▶ Record extracts
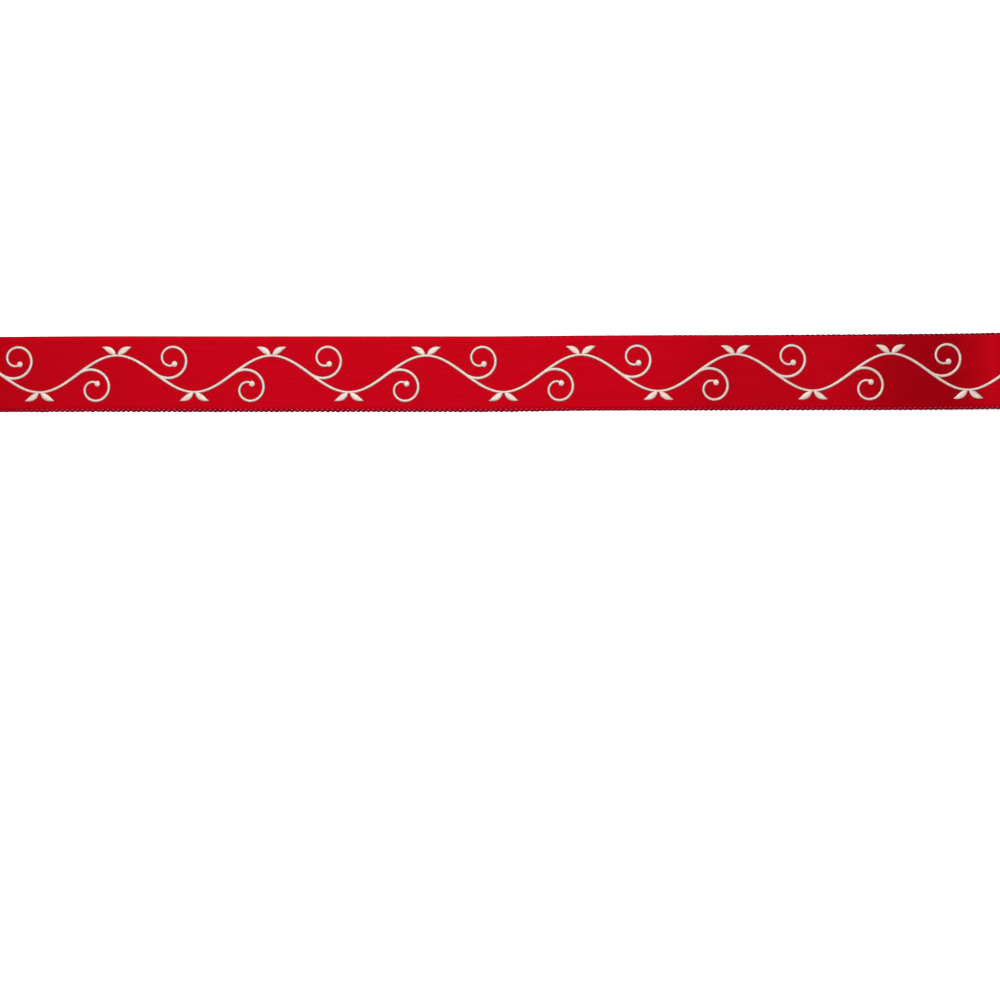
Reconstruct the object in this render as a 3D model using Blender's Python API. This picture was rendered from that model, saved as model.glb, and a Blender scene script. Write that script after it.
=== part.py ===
"""A cut length of satin ribbon, lying face up on a flat surface.

The ribbon is one woven band, so it is one solid. It lies flat for most of its length. Towards its right end
it rises in one low, uneven wave and comes down again on its cut end.
The frame has X along the ribbon, Y across it and Z up. The origin is on the surface that the ribbon lies
on, in the middle of the ribbon.
"""

from collections import namedtuple

import bmesh
import bpy
import numpy as np

MM = 0.001

# Driving sizes
LENGTH = 264 * MM
WIDTH = 16 * MM
THICKNESS = 1.0 * MM
EDGE_ROUND = 0.3 * MM

# How finely the cloth is modelled
STATION_STEP = 2 * MM
STRIPS_ACROSS = 4
EDGE_FACETS = 1
EDGE_CORNER = np.radians(60)  # sharper than any bend along the ribbon, so only selvedges and ends are rounded
SMOOTH_UP_TO = np.radians(40)

# How the ribbon lies. Each section is a place along the ribbon, measured from its left cut end, and the lift
# is the height of the ribbon's underside there. Both are in mm.
Section = namedtuple("Section", "along lift")
SECTIONS = [
    Section(along=0, lift=0.00),
    Section(along=174, lift=0.00),
    Section(along=199, lift=0.35),
    Section(along=216, lift=0.62),
    Section(along=229, lift=1.20),
    Section(along=238, lift=1.70),
    Section(along=248, lift=0.95),
    Section(along=258, lift=0.00),
    Section(along=264, lift=0.00),
]

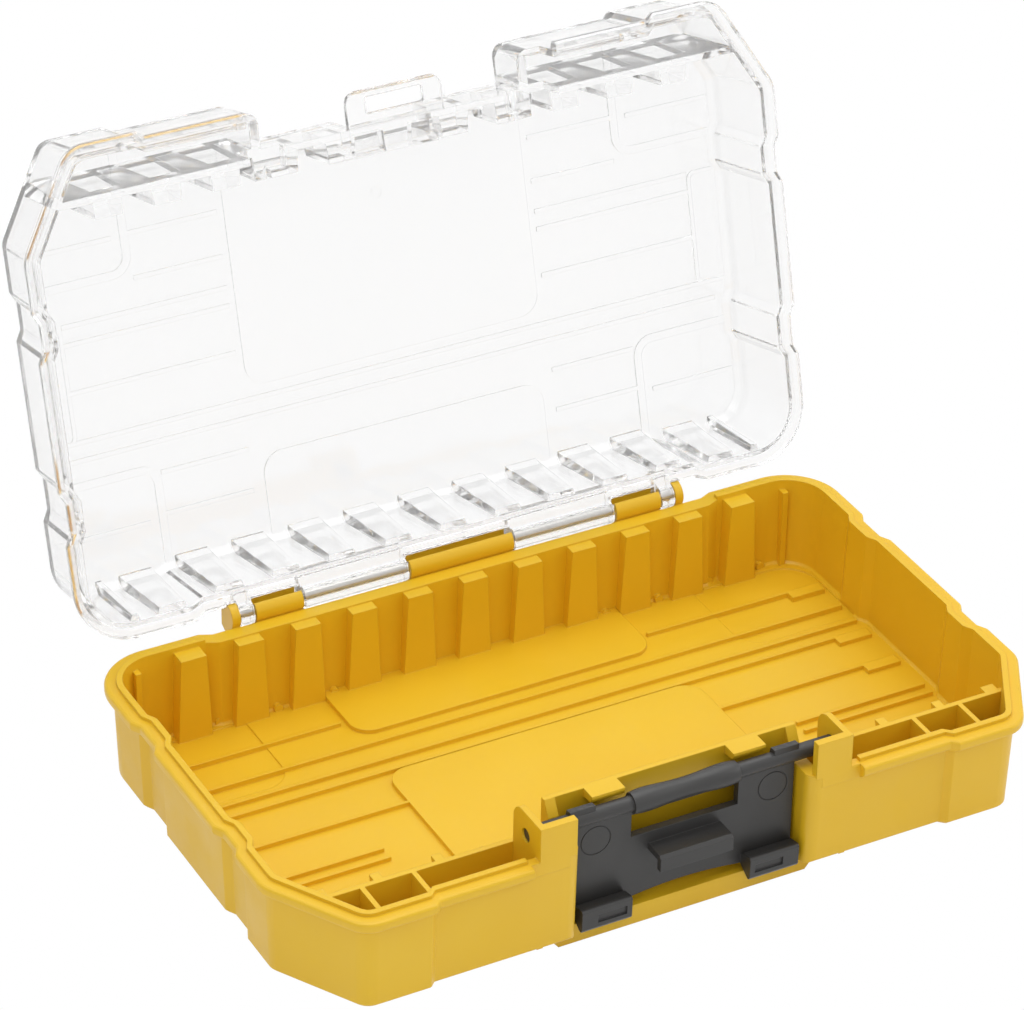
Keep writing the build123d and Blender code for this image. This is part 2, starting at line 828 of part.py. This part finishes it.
def wall_rib(x, wall_y, low, high):
    """A rib on a wall; low and high are each (height, half width, face y)."""
    sections = []
    for z, half, face_y in (low, high):
        root = half + rib_root_flare
        face = make_face(Polyline(
            (x - root, wall_y, 0), (x + root, wall_y, 0),
            (x + half, face_y, 0), (x - half, face_y, 0), close=True))
        sections.append(Pos(0, 0, z) * face)
    return loft(sections, ruled=True)


def lid_ribs():
    """Wedge ribs behind the front wall and along the hinge wall."""
    high = lid_inner_z + join
    front_root = inner_wall_y + inner_wall_thickness - join
    front_low = (base_z + front_rib_start, front_rib_start_half, front_rib_y)
    front_high = (high, front_rib_end_half, front_rib_y)
    under_pocket = (base_z + ledge_pocket_z - join, front_rib_start_half, front_rib_y)
    ribs = []
    for x in rib_positions:
        upper = under_pocket if abs(x) < ledge_pocket_half else front_high
        ribs.append(wall_rib(x, front_root, front_low, upper))
        wall_y = hinge_wall_y if abs(x) < hinge_zone_half else back_y
        ribs.append(back_wall_rib(x, wall_y - lid_wall, back_rib_start_half, back_rib_end_half))
    for x in (-lid_corner_rib_x, lid_corner_rib_x):
        ribs.append(back_wall_rib(x, back_y - lid_wall, lid_corner_rib_half, lid_corner_rib_half))
    return ribs


def back_wall_rib(x, inside_y, low_half, high_half):
    """A rib that deepens along the hinge wall from the rim to the panel."""
    low = (base_z + back_rib_start, low_half, inside_y - back_rib_start_depth)
    high = (lid_inner_z + join, high_half, inside_y - back_rib_end_depth)
    return wall_rib(x, inside_y + join, low, high)


def panel_bars(z0, z1):
    """Narrow raised bars across the inside of the top panel."""
    half = lid_bar_width / 2
    end = half_width - lid_long_bar_inset
    bars = []
    for y in lid_long_bar_y:
        bars.append(box(-end, end, y - half, y + half, z0, z1))
    for y in lid_bar_y:
        bars.append(mirrored(label_bar_x, side_area_x, y - half, y + half, z0, z1))
    for y in lid_short_bar_y:
        bars.append(mirrored(label_bar_x, area_x, y - half, y + half, z0, z1))
    start = half_width - area_bar_inset
    end = half_width - area_bar_end_inset
    for y in area_bar_y:
        bars.append(mirrored(start, end, y - half, y + half, z0, z1))
    return bars


def raised_band(x, y0, y1, radii, band, z0, z1):
    """A raised band round an area that runs out to the side wall."""
    open_low = past if radii[0] == 0 else band
    open_high = past if radii[3] == 0 else band
    sign_low = -open_low if radii[0] == 0 else open_low
    sign_high = open_high if radii[3] == 0 else -open_high
    inner_radii = tuple(max(radius - band, 0) for radius in radii)
    outer = plate_pair(x, half_width, y0, y1, radii, z0, z1)
    inner = plate_pair(x + band, half_width + past, y0 + sign_low, y1 + sign_high, inner_radii,
                       z0 - past, z1 + past)
    return outer - inner


def panel_bands(z0, z1):
    """Raised bands round the four corners and the two sides of the top panel."""
    radius = area_radius
    bands = raised_band(area_x, front_y, area_front_y, (0, 0, 0, radius), area_band, z0, z1)
    bands += raised_band(area_x, area_back_y, back_y, (radius, 0, 0, 0), area_band, z0, z1)
    radii = (side_area_radius, 0, 0, side_area_radius)
    low, high = side_area_y
    return bands + raised_band(side_area_x, low, high, radii, side_area_band, z0, z1)


def panel_relief():
    """Raised panels, bars and bands on the inside of the lid's top panel."""
    z0 = relief_z
    z1 = lid_inner_z + join
    radii = (0, 0, label_radius, label_radius)
    label = rectangle(-label_half, label_half, inner_wall_y, label_back_y, radii)
    relief = flat_plate(label, z0, z1)
    ring = Cylinder(gate_mark_radius, relief_height)
    ring -= Cylinder(gate_mark_radius - gate_mark_line, relief_height + past)
    relief -= Pos(0, gate_mark_y, z0) * ring
    radii = (label_radius, label_radius, 0, 0)
    half = rear_panel_half
    rear = rectangle(-half, half, rear_panel_front_y, hinge_wall_y, radii)
    relief += flat_plate(rear, z0, z1)
    relief += panel_bars(z0, z1)
    relief += panel_bands(z0, z1)
    room = stack([(z0 - past, -lid_wall - lid_draft), (z1 + past, -lid_wall - lid_draft)])
    return relief & room


def lid_knuckles(body):
    """Knuckles and discs of the lid, with room for the tray's barrels."""
    gap = notch_side_gap
    body -= around_hinge(-centre_barrel_half - gap, centre_barrel_half + gap, notch_radius)
    body -= hinge_pair(side_barrel_start - gap, side_barrel_end + gap, notch_radius)
    body -= hinge_pair(ear_start - gap, ear_end + gap, notch_radius)
    knuckles = hinge_pair(knuckle_start, knuckle_end, barrel_radius)
    knuckles += hinge_pair(disc_start, disc_end, barrel_radius)
    front = hinge_wall_y - arm_root
    back = hinge_y - arm_root
    high = axis_z + barrel_radius - pin_clearance
    arm = [(front, lid_bottom), (back, lid_bottom), (back, high), (front, high)]
    knuckles += profile_pair(arm, knuckle_start, knuckle_end)
    knuckles += profile_pair(arm, disc_start, disc_end)
    return (body + knuckles) - around_hinge(-ear_end, ear_end, pin_bore)


def clear_lid():
    """The whole lid, turned open as in the resting pose."""
    body = lid_shell() + lid_inner_walls()
    body += lid_ribs()
    body += panel_relief()
    body += pocket_block()
    body -= recess_cut()
    body -= pocket_cut()
    body += hang_tab()
    body = lid_knuckles(body)
    hinge_line = Pos(0, hinge_y, axis_z)
    return hinge_line * Rot(-open_angle, 0, 0) * hinge_line.inverse() * body


# Latch, drawn hanging open
def latch_plate():
    """The plate with its arched lower edge and its window."""
    front = latch_y - plate_face
    back = front + plate_thickness
    low = latch_axis_z - plate_length
    plate = box(-plate_half, plate_half, front, back, low, latch_axis_z)
    arch_radius = (plate_arch_half ** 2 + plate_arch_rise ** 2) / (2 * plate_arch_rise)
    arch = Pos(0, (front + back) / 2, low + plate_arch_rise - arch_radius) * Rot(90, 0, 0)
    return plate - arch * Cylinder(arch_radius, plate_thickness + 2 * past)


def latch_rod():
    """The round rod with its grip, its cams and its trunnions."""
    rod = rod_x(-rod_half, rod_half, latch_y, latch_axis_z, rod_radius)
    end = rod_half + trunnion_length
    rod += rod_x(-end, end, latch_y, latch_axis_z, trunnion_radius)
    shoulder = grip_half - grip_shoulder
    rings = (
        (-grip_half, grip_radius - grip_shoulder_drop), (-shoulder, grip_radius), (0, grip_waist),
        (shoulder, grip_radius), (grip_half, grip_radius - grip_shoulder_drop))
    rod += loft([Pos(x, latch_y, latch_axis_z) * Rot(0, 90, 0) * Circle(r) for x, r in rings])
    top = latch_axis_z + cam_reach
    cam = [
        (latch_y - cam_half, latch_axis_z), (latch_y - cam_half, top),
        (latch_y + cam_half, top - pin_chamfer), (latch_y + cam_back, latch_axis_z),
    ]
    return rod + profile_pair(cam, cam_inner_x, cam_outer_x)


def latch_window():
    """The opening that the lid's hang tab passes through."""
    front = latch_y - plate_face
    return box(-window_half, window_half, front - past, front + plate_thickness + past,
               latch_axis_z - window_far, latch_axis_z - window_near)


def latch_ledge():
    """The ledge that pulls the lid down, a slab with a lip along its front."""
    front = latch_y - plate_face
    top = latch_axis_z - ledge_face
    nose = front - ledge_reach
    inner = nose + ledge_shell
    back = front + join
    outline = [
        (back, top), (nose + ledge_nose, top), (nose, top - ledge_nose), (nose, top - ledge_lip),
        (inner, top - ledge_lip), (inner, top - ledge_shell), (back, top - ledge_shell),
    ]
    return profile_x(outline, -ledge_half, ledge_half)


def latch_hooks():
    """The two feet at the lower edge, each with a shallow grip recess."""
    front = latch_y - plate_face
    top = latch_axis_z - foot_face
    low = latch_axis_z - plate_length
    points = [(front - out, top - down) for out, down in hook_outline] + [(front + join, low)]
    hooks = profile_pair(points, foot_inner_x, foot_outer_x)
    start = foot_inner_x + foot_recess_start
    high = top - foot_recess_drop
    face = front - max(out for out, down in hook_outline)
    return hooks - mirrored(start, start + foot_recess_width, face - past, face + foot_recess_depth,
                            high - foot_recess_height, high)


def ejector_marks():
    """Two thin round moulding marks in the plate's face."""
    ring = Cylinder(ejector_mark_radius, ejector_mark_depth * 2)
    ring -= Cylinder(ejector_mark_radius - ejector_mark_line, ejector_mark_depth * 2 + past)
    height = latch_axis_z - ejector_mark_drop
    marks = []
    for x in (-ejector_mark_x, ejector_mark_x):
        marks.append(Pos(x, latch_y - plate_face, height) * Rot(90, 0, 0) * ring)
    return marks


def latch():
    """The whole latch."""
    body = latch_plate() + latch_rod()
    body -= latch_window()
    body += latch_ledge()
    body += latch_hooks()
    return body - ejector_marks()


def hinge_pin():
    """The steel pin along the whole hinge."""
    pin = around_hinge(-ear_end + ear_skin, ear_end, pin_radius)
    return chamfer(pin.edges().filter_by(GeomType.CIRCLE), pin_chamfer)


pieces = {
    "base_tray": base_tray,
    "clear_lid": clear_lid,
    "latch": latch,
    "hinge_pin": hinge_pin,
}
for name, make in pieces.items():
    shape = make()
    shape.label = name
    export_step(shape, f"parts/{name}.step")
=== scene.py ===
import math

import bpy
from mathutils import Matrix, Vector


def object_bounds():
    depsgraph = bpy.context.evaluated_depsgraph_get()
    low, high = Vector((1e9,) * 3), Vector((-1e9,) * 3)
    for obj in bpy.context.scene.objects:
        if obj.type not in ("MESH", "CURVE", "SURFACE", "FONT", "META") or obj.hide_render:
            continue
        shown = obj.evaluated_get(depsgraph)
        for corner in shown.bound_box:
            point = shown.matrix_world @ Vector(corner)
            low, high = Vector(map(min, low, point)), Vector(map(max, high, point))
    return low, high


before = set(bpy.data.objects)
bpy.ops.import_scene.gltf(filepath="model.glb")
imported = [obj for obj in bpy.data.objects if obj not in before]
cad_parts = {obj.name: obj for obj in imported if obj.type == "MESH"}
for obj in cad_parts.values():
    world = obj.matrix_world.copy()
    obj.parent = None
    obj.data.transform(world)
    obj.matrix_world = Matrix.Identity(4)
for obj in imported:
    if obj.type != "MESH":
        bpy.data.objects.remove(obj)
cad_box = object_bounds()

MM = 0.001

# Camera, from the view of the photograph
IMAGE_WIDTH = 1024
SENSOR_MM = 36.0
FOCAL_PX = 4672.9
CENTRE_U = 512.65
CENTRE_V = 504.48
IMAGE_MIDDLE_U = 512.0
IMAGE_MIDDLE_V = 505.0
AZIMUTH = math.radians(-28.589)
ELEVATION = math.radians(32.537)
ROLL = math.radians(0.986)
CAMERA_RIGHT = -19.052 * MM
CAMERA_UP = 82.162 * MM
CAMERA_DISTANCE = 1438.15 * MM
CAMERA_LIFT = 6.5 * MM

# Colours, as linear values
YELLOW = (0.80, 0.505, 0.015)
YELLOW_DEEP = (0.77, 0.47, 0.012)
LATCH_GREY = (0.036, 0.035, 0.034)
LATCH_DEEP = (0.032, 0.031, 0.030)
STEEL = (0.56, 0.55, 0.53)
CLEAR = (0.984, 0.985, 0.986)
FLOOR = (0.92, 0.92, 0.92)
WHITE = (1.0, 1.0, 1.0)

# Opaque plastic
PLASTIC_IOR = 1.5
PLASTIC_ROUGHNESS = 0.42
SHEEN_SPREAD = 0.08
GRAIN_SCALE = 2600.0
GRAIN_DEPTH = 0.05 * MM

# Clear plastic
CLEAR_IOR = 1.43
CLEAR_TRANSMISSION = 0.94
CLEAR_EDGE = 0.5 * MM
WAVE_STRENGTH = 0.15
WAVE_DEPTH = 0.6 * MM

# Surroundings
FLOOR_HALF = 6.0
FLOOR_GAP = 0.2 * MM
SKY_LOW = (0.55, 0.55, 0.55)
SKY_HIGH = (0.85, 0.85, 0.85)
SKY_STRENGTH = 0.75
LAMP_AIM = (0.0, 0.0, 0.03)
# Lamps as name, place, side of the square and power
LAMPS = (
    ("key", (-0.9, -1.1, 1.5), 1.2, 6.5),
    ("top", (0.2, 0.3, 1.6), 1.6, 15.0),
    ("side", (1.3, -0.6, 0.8), 0.9, 4.5),
)
LIGHT_BOUNCES = 24
GLOSSY_BOUNCES = 16


class Nodes:
    """A short way to write a material's node tree."""

    def __init__(self, name):
        self.material = bpy.data.materials.new(name)
        self.material.use_nodes = True
        self.tree = self.material.node_tree
        self.tree.nodes.clear()
        self.output = self.add("ShaderNodeOutputMaterial")

    def add(self, kind, **values):
        node = self.tree.nodes.new(kind)
        for key, value in values.items():
            setattr(node, key, value)
        return node

    def link(self, source, target):
        self.tree.links.new(source, target)

    def value(self, node, name, value):
        node.inputs[name].default_value = value

    def noise(self, coords, scale, detail=3.0, roughness=0.5):
        node = self.add("ShaderNodeTexNoise")
        self.link(coords, node.inputs["Vector"])
        self.value(node, "Scale", scale)
        self.value(node, "Detail", detail)
        self.value(node, "Roughness", roughness)
        return node.outputs["Fac"]

    def spread(self, source, low, high, to_low, to_high):
        node = self.add("ShaderNodeMapRange")
        self.link(source, node.inputs["Value"])
        self.value(node, "From Min", low)
        self.value(node, "From Max", high)
        self.value(node, "To Min", to_low)
        self.value(node, "To Max", to_high)
        return node.outputs["Result"]

    def mix(self, factor, first, second):
        node = self.add("ShaderNodeMix", data_type="RGBA")
        self.link(factor, node.inputs["Factor"])
        for index, colour in ((6, first), (7, second)):
            node.inputs[index].default_value = (*colour, 1.0)
        return node.outputs[2]

    def principled(self):
        shader = self.add("ShaderNodeBsdfPrincipled")
        self.link(shader.outputs["BSDF"], self.output.inputs["Surface"])
        return shader, self.add("ShaderNodeTexCoord").outputs["Object"]

    def relief(self, shader, height, strength, depth, edge, samples):
        """Bumps over slightly rounded edges."""
        bump = self.add("ShaderNodeBump")
        self.value(bump, "Strength", strength)
        self.value(bump, "Distance", depth)
        self.link(height, bump.inputs["Height"])
        bevel = self.add("ShaderNodeBevel", samples=samples)
        self.value(bevel, "Radius", edge)
        self.link(bevel.outputs["Normal"], bump.inputs["Normal"])
        self.link(bump.outputs["Normal"], shader.inputs["Normal"])


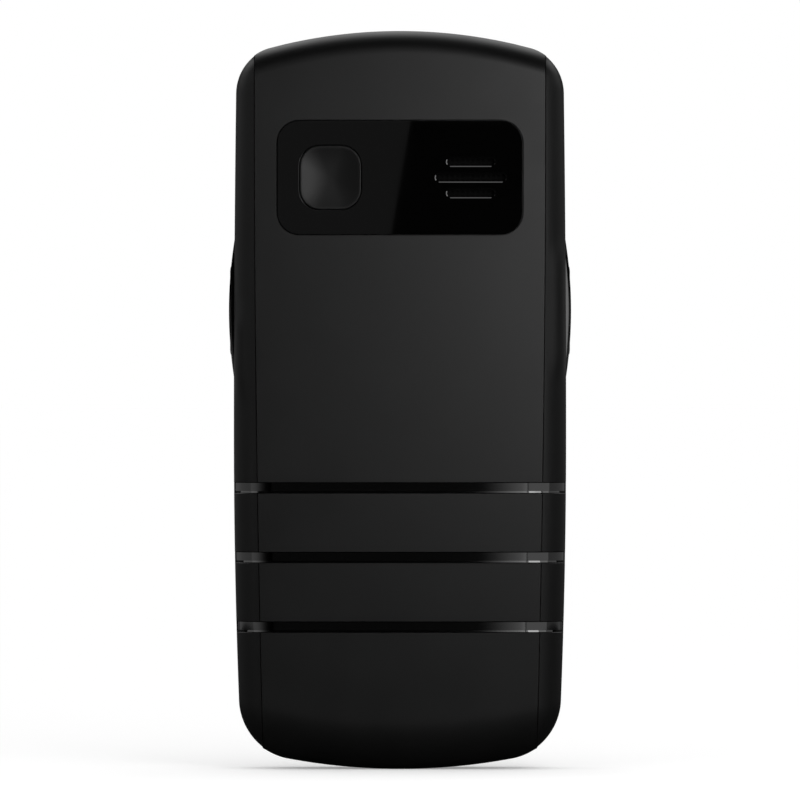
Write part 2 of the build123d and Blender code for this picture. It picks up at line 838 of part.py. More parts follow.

▶ Written problem
Quote the listing above, but only from the line that shows "Keep writing the" through the line that shows "return loft(sections, ruled=True)".

▶ Solution
Keep writing the build123d and Blender code for this image. This is part 2, starting at line 828 of part.py. This part finishes it.
def wall_rib(x, wall_y, low, high):
    """A rib on a wall; low and high are each (height, half width, face y)."""
    sections = []
    for z, half, face_y in (low, high):
        root = half + rib_root_flare
        face = make_face(Polyline(
            (x - root, wall_y, 0), (x + root, wall_y, 0),
            (x + half, face_y, 0), (x - half, face_y, 0), close=True))
        sections.append(Pos(0, 0, z) * face)
    return loft(sections, ruled=True)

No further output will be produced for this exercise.